Dear Wellspring Ohana and Friends,
“Are you ready for an adventure?” Mr. Nick said last week Saturday, as our 6-year old son, Andre, laid carefully on the paper-covered plastic hospital mattress. “Just close your eyes and the x-ray machine is going to zoom through the air like a giant airplane robot! Don’t worry, it’s not going to touch you, just take pictures of your legs and tummy.” Andre giggled. The giant automated X-ray machine gently navigated through the air and came to rest right above Andre’s hips, taking several photos of the joints where his doctor was afraid there was something wrong, specifically, joint deterioration that could require surgery.

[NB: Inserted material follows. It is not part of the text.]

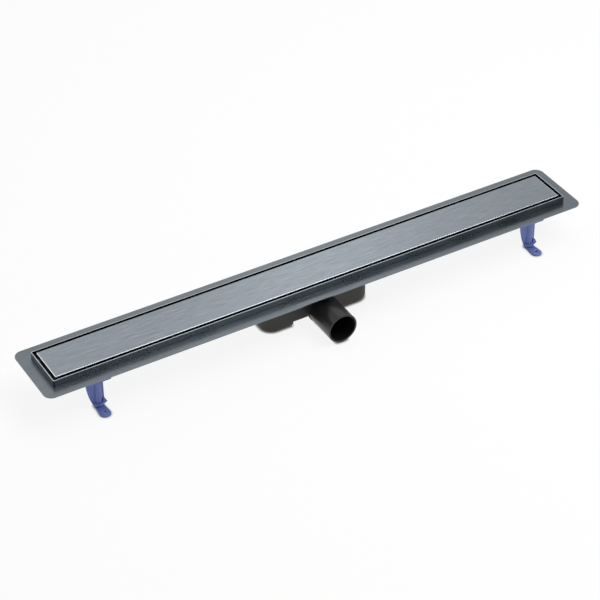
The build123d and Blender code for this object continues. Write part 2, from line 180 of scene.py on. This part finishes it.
# Strainer: 0.8 mm stainless, punched and fine brushed, with a turned knob welded on. Its brushing
# is drawn 0.6 mm wide.
fine_roughness = (0.22, 0.34)
tree, steel = finish("fine_brushed_stainless", "strainer")
fine = grain(tree, 0.040, 0.0006, 3.0)
shades = {"Factor": fine, "A": colour("#9aa0a4"), "B": colour("#b9bec1")}
plug(steel, {
    "Base Color": add(tree, "ShaderNodeMix", shades, data_type="RGBA"),
    "Metallic": 1.0,
    "Roughness": add(tree, "ShaderNodeMapRange", [fine, *noise_spread, *fine_roughness]),
})

# Clamp screws: cold-headed stainless, tumbled bright, with a faint speckle from the tumbling, whose
# dents are about 0.6 mm wide.
tumbled_roughness = (0.22, 0.40)
tree, steel = finish("tumbled_stainless", "clamp_screws")
speckle = grain(tree, 0.0006, 0.0006, 2.0)
shades = {"Factor": speckle, "A": colour("#8f8f8e"), "B": colour("#bcbcba")}
plug(steel, {
    "Base Color": add(tree, "ShaderNodeMix", shades, data_type="RGBA"),
    "Metallic": 1.0,
    "Roughness": add(tree, "ShaderNodeMapRange", [speckle, *noise_spread, *tumbled_roughness]),
})

# Trap with its outlet pipe: one polypropylene moulding, black, from a spark-eroded tool. The tool is
# polished where the pipe takes its socket, so the pipe is deeper black and shines more than the bowl.
# The last half millimetre of the pipe's end is coloured the deepest black. The erosion's pits are
# drawn 0.8 mm wide, some eight times their real size.
bowl_end, pipe_end = ("Y", -0.045, -0.034), ("Y", -0.0994, -0.0999)
pipe_to_bowl_roughness = (0.30, 0.56)
cloudiness = (-0.04, 0.04)
tree, plastic = finish("moulded_polypropylene_black", "trap_body")
erosion = grain(tree, 0.0008, 0.0008, 2.0)
cloud = grain(tree, 0.035, 0.035, 3.0)
eroded = zone(tree, bowl_end, mirrored=False)
# The pipe's end is coloured near black.
dark_pipe_end = zone(tree, pipe_end, mirrored=False)
shades = {"Factor": cloud, "A": colour("#302e2c"), "B": colour("#3c3a37")}
bowl = add(tree, "ShaderNodeMix", shades, data_type="RGBA")
shades = {"Factor": eroded, "A": colour("#1d1d1c"), "B": bowl}
moulded = add(tree, "ShaderNodeMix", shades, data_type="RGBA")
shades = {"Factor": dark_pipe_end, "A": moulded, "B": colour("#0e0e0e")}
dull = add(tree, "ShaderNodeMapRange", [eroded, 0.0, 1.0, *pipe_to_bowl_roughness])
wander = add(tree, "ShaderNodeMapRange", [cloud, *noise_spread, *cloudiness])
plug(plastic, {
    "Base Color": add(tree, "ShaderNodeMix", shades, data_type="RGBA"),
    "Roughness": add(tree, "ShaderNodeMath", [dull, wander], operation="ADD"),
    "Normal": add(tree, "ShaderNodeBump", {"Height": erosion, "Strength": 0.10, "Distance": 0.0001}),
})

# Clamp frame: glass-filled polyamide, black and matt, with the flow of the fibres just visible, in
# streaks about 20 mm long and 3 mm wide.
glass_filled_roughness = (0.46, 0.62)
tree, plastic = finish("glass_filled_polyamide_black", "clamp_frame")
flow = grain(tree, 0.020, 0.003, 4.0)
shades = {"Factor": flow, "A": colour("#262626"), "B": colour("#343434")}
plug(plastic, {
    "Base Color": add(tree, "ShaderNodeMix", shades, data_type="RGBA"),
    "Roughness": add(tree, "ShaderNodeMapRange", [flow, *noise_spread, *glass_filled_roughness]),
    "Normal": add(tree, "ShaderNodeBump", {"Height": flow, "Strength": 0.08, "Distance": 0.0001}),
})

# Insert: grey polypropylene, smooth from a polished tool, with the cloudiness of a thick wall, in
# clouds about 30 mm wide.
smooth_roughness = (0.32, 0.44)
tree, plastic = finish("moulded_polypropylene_grey", "trap_insert")
cloud = grain(tree, 0.030, 0.030, 3.0)
shades = {"Factor": cloud, "A": colour("#8b8e90"), "B": colour("#979a9c")}
plug(plastic, {
    "Base Color": add(tree, "ShaderNodeMix", shades, data_type="RGBA"),
    "Roughness": add(tree, "ShaderNodeMapRange", [cloud, *noise_spread, *smooth_roughness]),
})

# Gasket, seal and the pads under the cover: black EPDM rubber, matt, with a trace of bloom in
# specks about 6 mm wide.
rubber_roughness = (0.70, 0.88)
tree, rubber = finish(
    "epdm_rubber",
    "trap_gasket",
    "insert_seal",
    *[f"cover_pads_{n}" for n in (1, 2, 3, 4)],
)
bloom = grain(tree, 0.006, 0.006, 4.0)
shades = {"Factor": bloom, "A": colour("#191919"), "B": colour("#282827")}
plug(rubber, {
    "Base Color": add(tree, "ShaderNodeMix", shades, data_type="RGBA"),
    "Roughness": add(tree, "ShaderNodeMapRange", [bloom, *noise_spread, *rubber_roughness]),
})

# Legs and feet: polyamide coloured blue-violet in the mass, moulded smooth. The tool's polish leaves
# a soft sheen, and rubbing against the floor and the bracket leaves slightly paler, duller places.
# The skin's fine unevenness is drawn 0.9 mm wide so that it shows.
polished_roughness = (0.34, 0.50)
tree, plastic = finish(
    "moulded_polyamide_violet_blue",
    *[f"leg_sleeve_{n}" for n in (1, 2, 3, 4)],
    *[f"foot_{n}" for n in (1, 2, 3, 4)],
)
cloud = grain(tree, 0.012, 0.012, 4.0)
skin = grain(tree, 0.0009, 0.0009, 2.0)
shades = {"Factor": cloud, "A": colour("#6474b8"), "B": colour("#7484c4")}
plug(plastic, {
    "Base Color": add(tree, "ShaderNodeMix", shades, data_type="RGBA"),
    "Roughness": add(tree, "ShaderNodeMapRange", [cloud, *noise_spread, *polished_roughness]),
    "Normal": add(tree, "ShaderNodeBump", {"Height": skin, "Strength": 0.06, "Distance": 0.0001}),
})

# Studio floor: a wide sheet of white paper on which the feet stand. What the camera and the gloss
# of the object see of it is lifted towards white, so only a soft shadow stays. Right under what
# touches it, painted contact shade darkens its colour and its lift, and it's clear from below, so
# that the underside can be looked at.
floor_width, under_the_feet = 60.0, 0.0001
touching, touching_power = 0.005, 2.0
lifted_share = 0.88
white = (1.0, 1.0, 1.0, 1.0)
bpy.ops.mesh.primitive_plane_add(size=floor_width, location=(0, 0, -under_the_feet))
floor = bpy.context.object
floor.name = "studio_floor"
sheet = bpy.data.materials.new("white_paper")
sheet.use_nodes = True
tree = sheet.node_tree
# Painted contact shade: where ambient occlusion finds something within 5 mm, the paper's colour goes
# dark.
nearby = add(tree, "ShaderNodeAmbientOcclusion", {"Distance": touching}, samples=8).outputs["AO"]
contact_shade = add(tree, "ShaderNodeMath", [nearby, touching_power], operation="POWER")
shades = {"Factor": contact_shade, "A": colour("#303030"), "B": colour("#f4f4f4")}
paper = tree.nodes["Principled BSDF"]
plug(paper, {
    "Base Color": add(tree, "ShaderNodeMix", shades, data_type="RGBA"),
    "Roughness": 0.9,
    "Specular IOR Level": 0.0,
})
path = add(tree, "ShaderNodeLightPath")
direct = 0.0
for ray in ("Is Camera Ray", "Is Glossy Ray", "Is Transmission Ray"):
    direct = add(tree, "ShaderNodeMath", [direct, path.outputs[ray]], operation="ADD")
lift = lifted_share
# The lift drops with the painted contact shade too.
for share in (direct, contact_shade):
    lift = add(tree, "ShaderNodeMath", [lift, share], operation="MULTIPLY")
glow = add(tree, "ShaderNodeEmission", {"Color": white, "Strength": 1.0})
lifted = add(tree, "ShaderNodeMixShader", [lift, paper, glow])
underside = add(tree, "ShaderNodeNewGeometry").outputs["Backfacing"]
clear = add(tree, "ShaderNodeBsdfTransparent")
one_sided = add(tree, "ShaderNodeMixShader", [underside, lifted, clear])
plug(tree.nodes["Material Output"], {"Surface": one_sided})
floor.data.materials.append(sheet)

# Studio light: a pale wall on the far side with one brighter strip in it, and a dark room behind the
# camera. The steel reflects them, so the cover is brightest at its middle, where it shows the strip.
# The wall's light comes in bands by height: dim at its foot, full above it, and dim again overhead.
# Each row of bands holds two heights, as the Z of the direction, and the light's share at each.
strip_bearing, strip_reach = math.radians(30.6), 0.16
wall_levels = [
    (0.0, 0.48), (0.10, 0.42), (0.28, 0.29), (0.38, 0.42), (0.47, 0.90),
    (0.53, 0.78), (0.60, 0.50), (0.76, 0.36), (1.0, 0.32),
]
wall_light = 1.92
wall_bands = (0.15, 0.30, 0.50, 1.35), (0.45, 0.60, 1.0, 0.72), (0.66, 0.76, 1.0, 0.35)
room_band = (0.18, 0.36, 0.65, 0.05)
room_to_wall = (-0.10, 0.55)
world = bpy.data.worlds.new("studio")
bpy.context.scene.world = world
world.use_nodes = True
tree = world.node_tree
towards = add(tree, "ShaderNodeTexCoord").outputs["Generated"]
split = add(tree, "ShaderNodeSeparateXYZ", [towards])
beside_strip = (math.cos(strip_bearing), -math.sin(strip_bearing), 0.0)
across = add(tree, "ShaderNodeVectorMath", [towards, beside_strip], operation="DOT_PRODUCT")
along_wall = add(tree, "ShaderNodeMapRange", [across.outputs["Value"], -strip_reach, strip_reach])
wall = add(tree, "ShaderNodeFloatCurve", {"Value": along_wall})
curve = wall.mapping.curves[0]
curve.points[0].location = wall_levels[0]
curve.points[1].location = wall_levels[-1]
for level in wall_levels[1:-1]:
    curve.points.new(*level)
wall.mapping.update()
far = add(tree, "ShaderNodeMath", [wall, wall_light], operation="MULTIPLY")
for band in wall_bands:
    share = add(tree, "ShaderNodeMapRange", [split.outputs["Z"], *band])
    far = add(tree, "ShaderNodeMath", [far, share], operation="MULTIPLY")
near = add(tree, "ShaderNodeMapRange", [split.outputs["Z"], *room_band])
side = add(tree, "ShaderNodeMapRange", [split.outputs["Y"], *room_to_wall])
shown = add(tree, "ShaderNodeMix", {"Factor": side, "A": near, "B": far}, data_type="FLOAT")
camera_ray = add(tree, "ShaderNodeLightPath").outputs["Is Camera Ray"]
plug(tree.nodes["Background"], {
    "Color": white,
    "Strength": add(
        tree, "ShaderNodeMix", {"Factor": camera_ray, "A": shown, "B": 1.0}, data_type="FLOAT"
    ),
})

# Two soft boxes: one overhead, and one in front above the camera's right, which gives the cover's
# edge its bright line and lights the legs. Each has its place, its size in metres and its watts.
for name, spot, size, power in (
    ("overhead_softbox", (0.5, 0.3, 2.4), (2.4, 1.6), 26.0),
    ("front_softbox", (1.25, -0.95, 2.6), (2.5, 1.1), 48.0),
):
    bpy.ops.object.light_add(type="AREA", location=spot)
    lamp = bpy.context.object
    lamp.name = name
    lamp.data.shape = "RECTANGLE"
    lamp.data.size, lamp.data.size_y = size
    lamp.data.energy = power
    lamp.rotation_euler = Vector(spot).to_track_quat("Z", "Y").to_euler()

# Camera: where the photograph was taken from. Its angle, lens and distance were worked out from the
# straight edges of the flange, the rim and the cover. It looks past the flange's middle by the two
# shifts.
azimuth = math.radians(-30.276)
elevation = math.radians(37.573)
roll = math.radians(-0.402)
flange_height = 0.0636
shift_right, shift_up, distance = 0.014976, 0.037547, 3.386792
back = Vector((
    math.sin(azimuth) * math.cos(elevation),
    -math.cos(azimuth) * math.cos(elevation),
    math.sin(elevation),
))
level = Vector((math.cos(azimuth), math.sin(azimuth), 0.0))
upward = back.cross(level)
right = math.cos(roll) * level + math.sin(roll) * upward
top = math.cos(roll) * upward - math.sin(roll) * level
aim = Vector((0, 0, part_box("foot_1")[0].z + flange_height))
spot = aim - shift_right * right - shift_up * top + distance * back
bpy.ops.object.camera_add()
camera = bpy.context.object
camera.data.sensor_width = 36.0
camera.data.lens = 129.987
camera.data.clip_end = 100.0
camera.matrix_world = Matrix((
    (right.x, top.x, back.x, spot.x),
    (right.y, top.y, back.y, spot.y),
    (right.z, top.z, back.z, spot.z),
    (0, 0, 0, 1),
))
bpy.context.scene.camera = camera
bpy.context.scene.view_settings.view_transform = "Standard"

The possibility that something is wrong with your child’s health is terrifying. I still remember from 2010—9 years ago now—the feel of the hospital room we were sitting in when the doctor came to tell us that our baby, Vincent, had cancer. I remember how after a few months passed, we sat in a tiny windowless area by the operating room and were told his tumors had spread, despite receiving the best treatment possible. I remember the feel of the hospital pillow I was leaning against, holding Vincent’s swollen body, when I was informed there was nothing more they could do for us. That was the day we brought Vincent home from the hospital for the last time.
So last Saturday when I was sitting in a waiting area in Queens, waiting for our current youngest son, Andre’s x-ray appointment, I felt almost frozen with fear. It was hard to breathe. A giant weight was squashing my lungs. In that moment, Mr. Nick, the x-ray technician, was a God-send. He kept Andre laughing, even made me smile as he joked around. He engaged with joy and light-hearted silliness with this scared mamma and her little boy. Mr. Nick didn’t have to do that. He probably sees plenty of sadness and heartache in his line of work. But he chose to interact with us in a way that brought life into the room.
Later that afternoon, after the X-rays had been taken, a family friend offered to take our boys fishing. As soon as they were out of the car, I let out big huge sobs, cried so hard my nose bled. And then I felt better. Much better.
Every day you and I engage with others, whether it be people in our workplace, friends, students, family members, neighbors, spouses, children. Much of the time we don’t know their history or the griefs or burdens they are carrying. Last Saturday I needed the care of a stranger as well as of a friend. Both didn’t realize the full blessing they were to me.
As we move into this next part of our sermon series discussing how to engage with people “the Jesus way,” be open to let God challenge you to new heights regarding how you approach and connect with others. Let’s make our interactions count. You never know when even something simple as making a child laugh might incarnate Jesus’ presence to those around you.